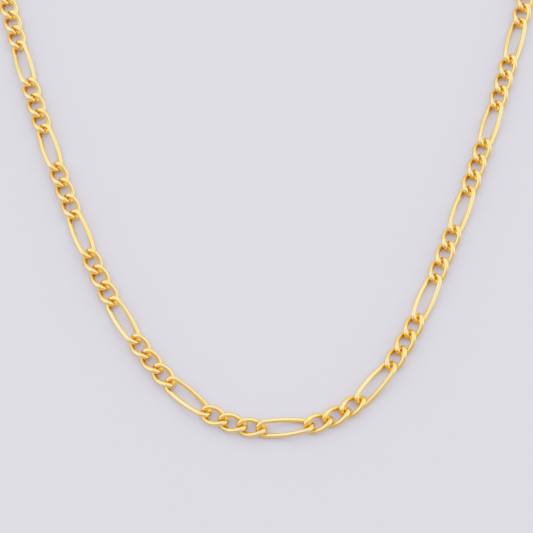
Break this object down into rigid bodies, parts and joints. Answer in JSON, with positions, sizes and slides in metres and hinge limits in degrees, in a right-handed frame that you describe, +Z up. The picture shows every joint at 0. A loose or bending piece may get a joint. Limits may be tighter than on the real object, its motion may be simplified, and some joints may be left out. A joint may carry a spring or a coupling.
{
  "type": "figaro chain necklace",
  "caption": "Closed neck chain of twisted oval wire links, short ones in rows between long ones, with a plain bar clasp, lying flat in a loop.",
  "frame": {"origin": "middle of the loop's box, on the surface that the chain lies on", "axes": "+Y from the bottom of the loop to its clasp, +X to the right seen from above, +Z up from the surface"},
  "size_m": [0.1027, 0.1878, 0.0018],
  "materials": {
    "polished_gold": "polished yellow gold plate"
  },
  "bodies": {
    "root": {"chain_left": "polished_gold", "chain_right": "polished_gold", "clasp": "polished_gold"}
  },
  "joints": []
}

● TASK TO COMPLETE: Can you reproduce all the material exactly?

● TASK RESULT:
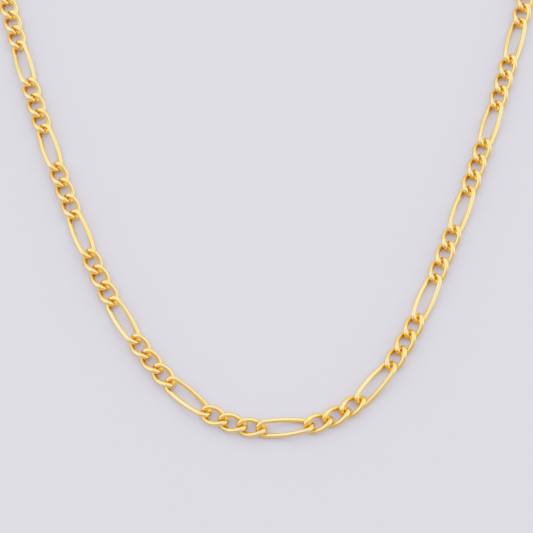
Break this object down into rigid bodies, parts and joints. Answer in JSON, with positions, sizes and slides in metres and hinge limits in degrees, in a right-handed frame that you describe, +Z up. The picture shows every joint at 0. A loose or bending piece may get a joint. Limits may be tighter than on the real object, its motion may be simplified, and some joints may be left out. A joint may carry a spring or a coupling.
{
  "type": "figaro chain necklace",
  "caption": "Closed neck chain of twisted oval wire links, short ones in rows between long ones, with a plain bar clasp, lying flat in a loop.",
  "frame": {"origin": "middle of the loop's box, on the surface that the chain lies on", "axes": "+Y from the bottom of the loop to its clasp, +X to the right seen from above, +Z up from the surface"},
  "size_m": [0.1027, 0.1878, 0.0018],
  "materials": {
    "polished_gold": "polished yellow gold plate"
  },
  "bodies": {
    "root": {"chain_left": "polished_gold", "chain_right": "polished_gold", "clasp": "polished_gold"}
  },
  "joints": []
}